The draft also urges the Syrian opposition to cease hostilities within 48 hours after the Assad's regime makes good on its pledges.

It also calls on all parties to respect a two-hour daily humanitarian pause, as called for in Annan's plan.

Negotiations on the text -- distributed by Britain, France and the United States -- began on Tuesday. France's UN envoy Gerard Araud said he hoped it would be adopted late Wednesday or on Thursday.

Russia, Assad's veto-wielding ally in the Council, has rejected the idea of a deadline, with Foreign Minister Sergei Lavrov saying "ultimatums and artificial deadlines rarely help matters."

Washington said on Tuesday that Assad was failing to live up to pledges for a truce.

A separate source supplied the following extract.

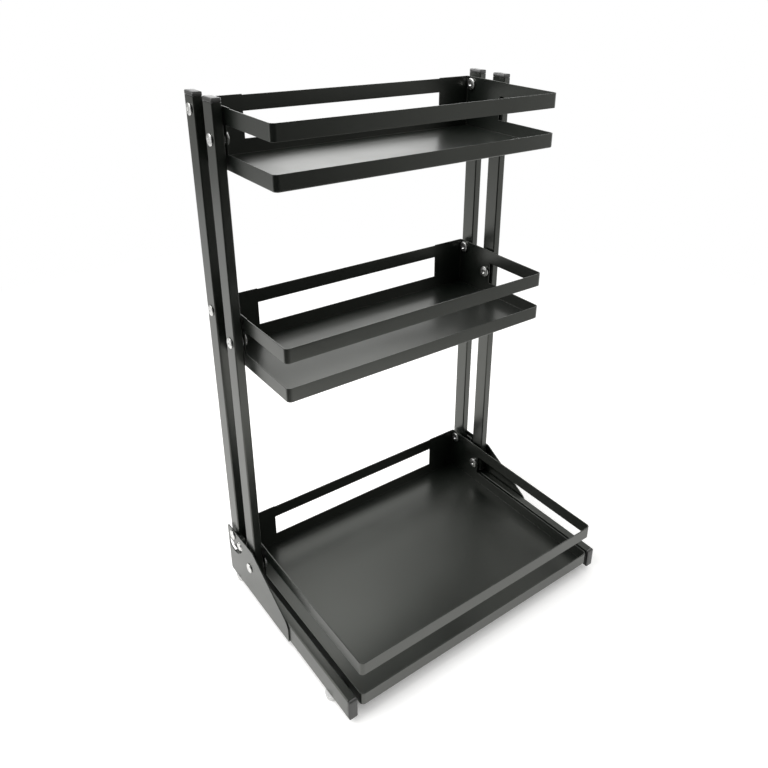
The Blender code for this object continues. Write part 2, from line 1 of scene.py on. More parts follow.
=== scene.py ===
"""Folding three-tier storage organizer, dressed for a studio picture.

Each piece is a surface worked out over two parameters, such as the way round a tray and the way up
its section, and takes the place of the frame's plain piece of the same name. Lengths are in metres.
"""

import json
import math

import bpy
import numpy as np
from bpy.props import FloatProperty, FloatVectorProperty, PointerProperty
from bpy.types import Operator, Panel, PropertyGroup
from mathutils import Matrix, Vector
from mathutils.geometry import delaunay_2d_cdt

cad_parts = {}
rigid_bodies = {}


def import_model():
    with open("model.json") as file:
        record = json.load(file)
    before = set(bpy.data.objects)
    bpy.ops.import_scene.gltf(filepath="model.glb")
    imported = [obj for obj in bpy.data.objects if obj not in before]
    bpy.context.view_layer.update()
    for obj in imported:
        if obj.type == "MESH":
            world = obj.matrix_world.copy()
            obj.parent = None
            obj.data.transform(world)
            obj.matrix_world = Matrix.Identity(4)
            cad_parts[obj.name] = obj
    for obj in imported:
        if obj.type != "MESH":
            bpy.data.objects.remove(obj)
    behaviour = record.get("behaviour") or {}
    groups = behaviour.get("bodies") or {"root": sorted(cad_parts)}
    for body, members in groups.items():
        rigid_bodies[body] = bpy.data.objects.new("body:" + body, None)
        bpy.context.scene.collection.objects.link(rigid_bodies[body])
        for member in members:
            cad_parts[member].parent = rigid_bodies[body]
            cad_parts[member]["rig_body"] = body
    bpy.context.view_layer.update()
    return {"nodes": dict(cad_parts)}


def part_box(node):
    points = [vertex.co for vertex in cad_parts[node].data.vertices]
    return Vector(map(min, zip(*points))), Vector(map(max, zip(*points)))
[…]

"The assertion to Kofi Annan was that Assad would start implementing his commitments immediately to withdraw from cities. I want to advise that we have seen no evidence today that he is implementing any of those commitments," US State Department spokeswoman Victoria Nuland told reporters.

In Geneva, a spokesman for Annan said the office of the UN-Arab League envoy expected a "UN advance team on the deployment of monitors to arrive in Syria in the next 48 hours."

In a briefing Monday to the Security Council, Annan sought a broad mandate for the monitoring mission as he reported "no progress" on reaching a ceasefire, according to diplomats.

Syria's UN envoy, Bashar Jaafari, confirmed the April 10 date had been agreed "by common accord" between Annan and his government.

Seeking to assuage some of the humanitarian concerns, foreign Minister Walid Muallem pledged Syria would do its utmost to ensure the success of a Red Cross mission as he met the organisation's head, Jakob Kellenberger, who was in Damascus to seek a daily ceasefire.

International Committee of the Red Cross chief Kellenberger, on his third mission to Damascus since it launched a protest crackdown which the UN says has killed more than 9,000 people, said ahead of his latest trip that he would seek to secure a daily two-hour humanitarian ceasefire.